YWAM Workers Helping After Indian Ocean Disaster - KLTV.com - Tyler, Longview, Jacksonville |ETX News


YWAM Workers Helping After Indian Ocean Disaster

While the death toll is at 3,000 and rising in Bangladesh on the Indian Ocean, the violent storm that ravaged the nation Thursday has left an estimated million people homeless.

Weather disasters, disease, poverty, and overpopulation all are problems seen by relief workers from Youth With A Mission which has headquarters near Lindale.  

"It's one of the densest-populated countries in the world and it's not the poorest of the poor, but there's a great deal of poverty there,"says Dr. Willis Lawton, who just returned from Bangladesh last weekend.

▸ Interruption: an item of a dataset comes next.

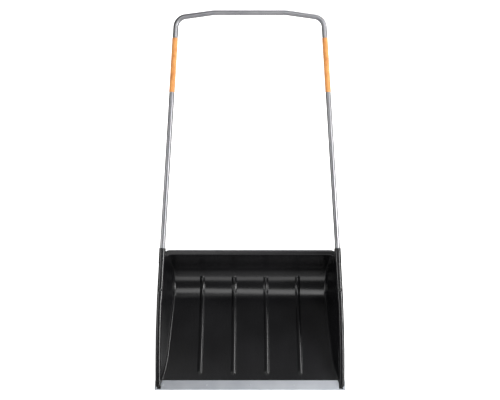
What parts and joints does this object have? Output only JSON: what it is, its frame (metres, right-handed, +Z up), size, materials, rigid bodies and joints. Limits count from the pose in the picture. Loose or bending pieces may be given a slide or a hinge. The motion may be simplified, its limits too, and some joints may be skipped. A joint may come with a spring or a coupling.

Half the land in the country of 150 million people is 30 feet or less above sea level.  When cyclones and monsoons flood, they create immense disasters.

"We're thinking at least one million homeless -- at least 3,000 are dead -- so the need for food, shelter, water, and medical care is urgent," said Debbie Lascelles, MercyWorks Director at YWAM.

The organization has 35 people in Bangladesh now, they've had contact with them, and the crisis is deepening.

"This has just escalated their [relief] jobs," Lascelles said.

Dr. Willis Lawton, and nurse Karen Youngblood returned from the country last weekend. They had operated clinics in churches there.

"I think it's a constant battle in Bangladesh as far as growing crops, or building houses, or anytime they have a crop growing, they have another flood and it destroys that crop and they have to start over," Youngblood said.

Dr. Lawton saw in an earlier trip, desperation.

"We had riots at three different clinic sites."

With help from other countries, though, the demeanor on his latest trip had changed.

"I think the people changed somewhat.  I think the living situation changed.  There was a lot more construction going on this time," Lawton said.

Now this cyclone has changed everything.  The clinic workers had been treating diseases like tuberculosis. Of course now, the focus will shift to water-borne diseases like cholera and dysentery, which are bound to develop over the next few weeks.